>>>>

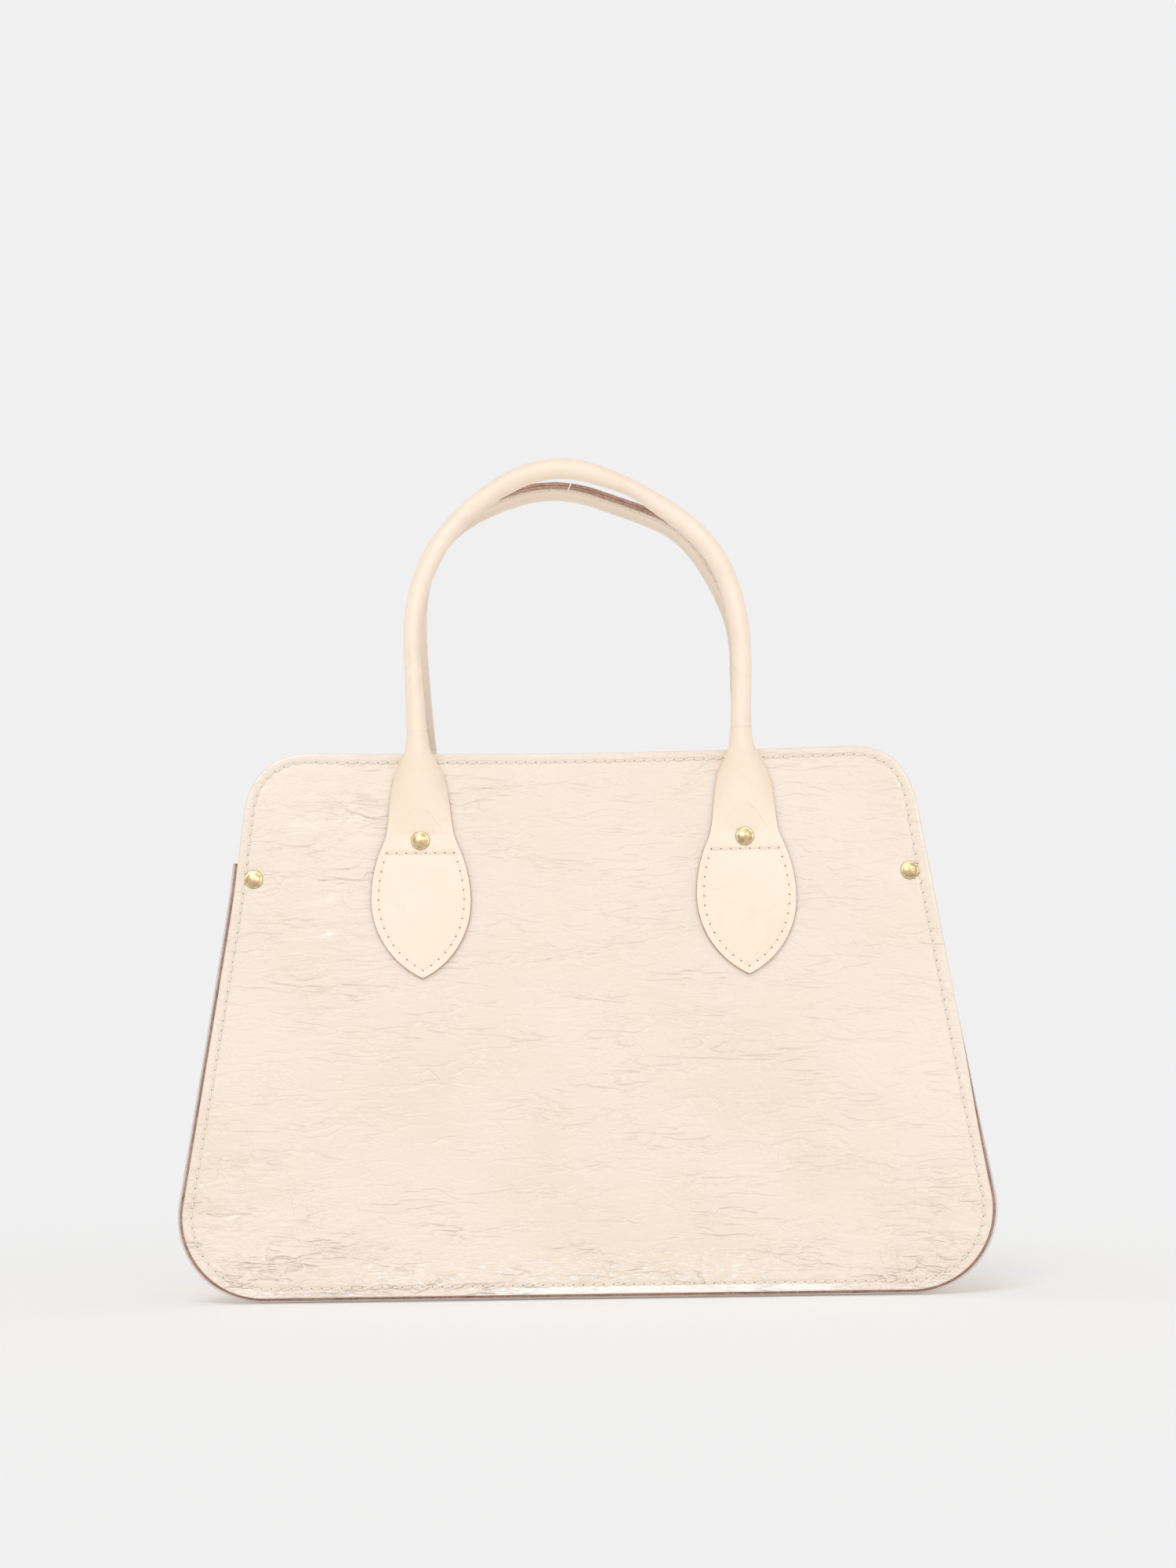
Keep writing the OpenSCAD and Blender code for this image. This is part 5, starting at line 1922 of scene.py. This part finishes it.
@dataclass
class Studio:
    """Camera, floor and light."""

    distance: float = 1.35
    height: float = 0.110
    focal_px: float = 4030.0
    image_px: tuple[int, int] = (1500, 2000)
    horizon_px: float = 1329.5
    centre_px: float = 745.6
    swing_deg: float = 0.2
    roll_deg: float = -0.83
    ground: tuple = srgb(240, 240, 240)
    white: tuple = (1.0, 1.0, 1.0, 1.0)
    floor_half: float = 60.0
    floor_lift: float = 0.064
    bounce: float = 0.2
    all_round: float = 0.7

    def camera(self) -> None:
        """A level camera in front of the bag, swung a little to its right, framed by shift alone."""
        data = bpy.data.cameras.new("camera")
        data.sensor_width = 36.0
        data.lens = self.focal_px * 36.0 / self.image_px[1]
        data.shift_x = (self.image_px[0] / 2 - self.centre_px) / self.image_px[1]
        data.shift_y = (self.horizon_px - self.image_px[1] / 2) / self.image_px[1]
        data.clip_start, data.clip_end = 0.01, 100.0
        camera = link("camera", data)
        pivot = Vector((0.0, -CUT.base_depth / 2 * MM, self.height))
        swing = Matrix.Rotation(math.radians(self.swing_deg), 4, "Z")
        place = Matrix.Translation(pivot) @ swing @ Matrix.Translation((0.0, -self.distance, 0.0))
        upright = Matrix.Rotation(math.radians(90), 4, "X")
        camera.matrix_world = place @ upright @ Matrix.Rotation(math.radians(self.roll_deg), 4, "Z")
        bpy.context.scene.camera = camera

    def floor(self) -> None:
        """A wide pale floor that keeps the bag's shadow."""
        x, y = np.meshgrid(*[np.linspace(-self.floor_half, self.floor_half, 3)] * 2)
        draft = Draft(marks=())
        draft.add_grid(draft.add_points(together(x, y, 0.0)))
        floor = draft.build("floor", smooth=False)
        skin = Skin("pale_floor")
        seen = skin.put("LightPath").outputs["Is Camera Ray"]
        lift = skin.times(seen, self.floor_lift - self.bounce, self.bounce)
        skin.feed(skin.shader, {
            "Base Color": srgb(249, 249, 249), "Roughness": 1.0, "Specular IOR Level": 0.0,
            "Emission Strength": lift, "Emission Color": self.white,
        })
        cover(floor, skin.material)

    def light(self) -> None:
        """Even light from all round, two broad, soft suns from the front, and two that only gleam."""
        world = bpy.data.worlds.new("studio")
        bpy.context.scene.world = world
        world.use_nodes = True
        world.node_tree.nodes.clear()
        sheet = Sheet(world.node_tree)
        path = sheet.put("LightPath")
        seen = sheet.math("MAXIMUM", path.outputs["Is Camera Ray"], path.outputs["Is Glossy Ray"])
        seen = sheet.math("MAXIMUM", seen, path.outputs["Is Transmission Ray"])
        lit = sheet.put("Background", {"Color": self.white, "Strength": self.all_round})
        shown = sheet.put("Background", {"Color": self.ground, "Strength": 1.0})
        both = sheet.put("MixShader", {0: seen, 1: lit.outputs[0], 2: shown.outputs[0]})
        sheet.put("OutputWorld", {"Surface": both.outputs[0]})
        for name, azimuth, elevation, strength, angle, lights_all in (
            ("key", -18.0, 52.0, 0.56, 26.0, True),
            ("fill", 34.0, 10.0, 0.2, 50.0, True),
            ("left_gleam", -16.0, 29.0, 0.75, 20.0, False),
            ("right_gleam", 20.0, 24.0, 0.6, 18.0, False),
        ):
            data = bpy.data.lights.new(name, "SUN")
            data.energy = strength
            data.angle = math.radians(angle)
            lamp = link(name, data)
            a, e = math.radians(azimuth), math.radians(elevation)
            back = Vector((math.sin(a) * math.cos(e), -math.cos(a) * math.cos(e), math.sin(e)))
            lamp.rotation_mode = "QUATERNION"
            lamp.rotation_quaternion = (-back).to_track_quat("-Z", "Y")
            lamp.location = back * 2
            lamp.visible_diffuse = lights_all

    def build(self) -> None:
        """Sets the whole stage."""
        self.camera()
        self.floor()
        self.light()
        bpy.context.scene.view_settings.view_transform = "Standard"


def dress_nodes(finishes: Finishes) -> None:
    """Gives the nodes that stay visible their finishes."""
    for name, material in (("base_board", finishes.board), ("snap_plates", finishes.brass)):
        cover(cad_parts[name], material)
        log.info("%s: kept", name)


def main() -> None:
    """Builds the bag, piece by piece."""
    logging.basicConfig(level=logging.INFO, format="%(name)s %(message)s")
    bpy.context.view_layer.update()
    Studio().build()
    finishes = Finishes.make(Effects.make())
    for side in Side:
        PanelSide(side).build(finishes)
        Handle(side).build(finishes)
    Gusset().build(finishes)
    Hardware().build(finishes)
    dress_nodes(finishes)


if __name__ == "__main__":
    main()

<<<<

Return exactly the opening lines of the listing above, ending with the line that has "all_round: float = 0.7".

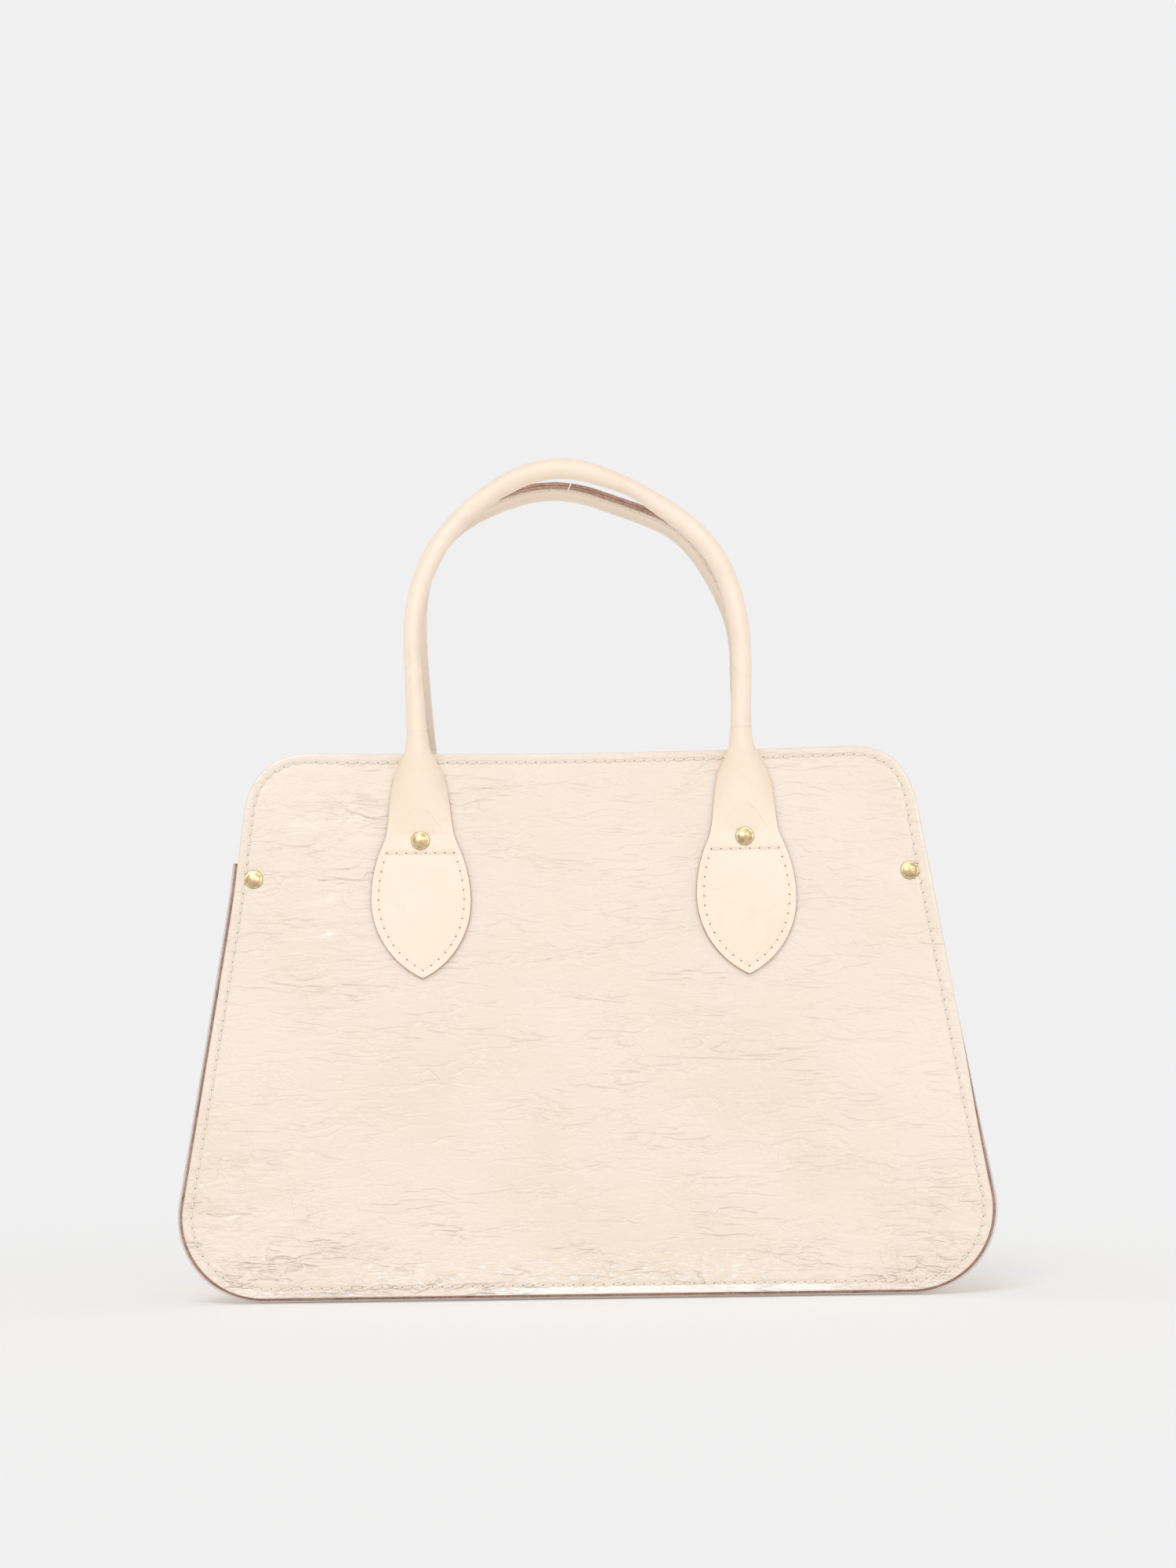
Keep writing the OpenSCAD and Blender code for this image. This is part 5, starting at line 1922 of scene.py. This part finishes it.
@dataclass
class Studio:
    """Camera, floor and light."""

    distance: float = 1.35
    height: float = 0.110
    focal_px: float = 4030.0
    image_px: tuple[int, int] = (1500, 2000)
    horizon_px: float = 1329.5
    centre_px: float = 745.6
    swing_deg: float = 0.2
    roll_deg: float = -0.83
    ground: tuple = srgb(240, 240, 240)
    white: tuple = (1.0, 1.0, 1.0, 1.0)
    floor_half: float = 60.0
    floor_lift: float = 0.064
    bounce: float = 0.2
    all_round: float = 0.7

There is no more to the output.